Mr. MARCHESE: I think it's kind of an interesting example of both a particular artist's desperation, and it's indicative of sort of a slump in the music industry. So I think we're seeing somebody who thinks they should be selling a lot more than they are, sort of butt heads with an industry that's down 20 percent just since last year in terms of CD sales and is looking around and thinking, I need a different way to sell my music.

INSKEEP: McCartney seems to be saying - from your perspective - that it's not my music that's a problem. It's the industry that's a problem. It's the sales mechanism that's a problem. It's falling apart.

Mr. MARCHESE: I think that's absolutely right. And, I mean, he's could - at looking two past examples like the Ray Charles, "Genius Loves Company" album from a couple of years ago that Starbucks sold. And it end up selling, I think, in the neighborhood of five million copies. (unintelligible), you know, I'm sure he thinks I can sell at least as well as Ray Charles.

INSKEEP: Why are sales down 20 percent in the music industry?

Mr. MARCHESE: Well, I mean, I think the obvious answer is peer-to-peer file sharing and illegal downloading and burning CDs (unintelligible) friends. I mean, we're seeing a billion illegal downloaded songs a year, which is more than iTunes are selling every year. So, I mean, that's an obvious chunk of sales being cut out.

INSKEEP: Well now, if you're Paul McCartney and you decide to sell your CDs through Starbucks, how does that avoid that problem?

Mr. MARCHESE: Well, I think he's rightly so thinking where are the people who are likely going to buy a Paul McCartney album going to go? He's thinking, people are going to show up at Starbucks. They're going to be playing my music 24 hours a day. It's going to be right there at the cash register, you know, as I pay for my frappuccino, and he's hoping it's an impulse buy.

INSKEEP: So what are some other creative tactics that people are trying?

Mr. MARCHESE: To increase sales?

INSKEEP: Yeah.

Mr. MARCHESE: I actually think that increasing CD sales is becoming something that's increasingly looked at as sort of a secondary, which is why we're seeing increasingly people like, you know, Prince has come out a perfume line and Christina Aguilera has a perfume line. And, you know, people - more and more people who are in movies and have fashion lines. So the CD is sort of just going to become an ancillary part of selling the larger package, which is the artist themself.

INSKEEP: Well now, tell me. Does the music industry have any future at all if you have this fundamental problem where a huge part of their main products can be distributed by different people for free?

Mr. MARCHESE: Some people would say the record industry is going to go away. It's a big - you know, EMI, Capitol Music are going to fade away. I'm actually not sure that's the case. I think they're still making too much money for them to sort of disappear. But obviously, the expectations are going to have to be tempered. A way people might think about this is we need to think about buying music the same way that we purchase water, where, you know, you can pay a minimal fee, taxes or whatever.

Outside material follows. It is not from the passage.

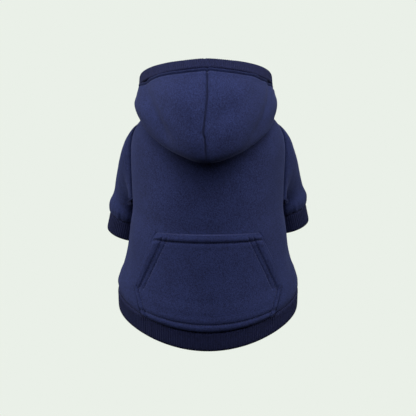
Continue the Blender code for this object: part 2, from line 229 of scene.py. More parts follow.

And you can get water from your tap. And if you want music or water that's of a higher quality, maybe you'll pay a little more and get a better quality MP3 or access to extras like digital artwork or liner notes. I'm not exactly sure how you'll be able to convince somebody that, you know, liner notes to the new Paul McCartney album are the equivalent of drinking water that comes fresh from Fiji. But, you know, I'm sure there are people at Starbucks who are thinking about how to solve that problem.

INSKEEP: I'm sure there are people at the Starbucks in Fiji listening to Paul McCartney today.

Mr. MARCHESE: Not necessarily by choice.

INSKEEP: David Marchese, thanks very much for stopping by.

Mr. MARCHESE: Thank you.

INSKEEP: David Marchese writes about music for Salon.com.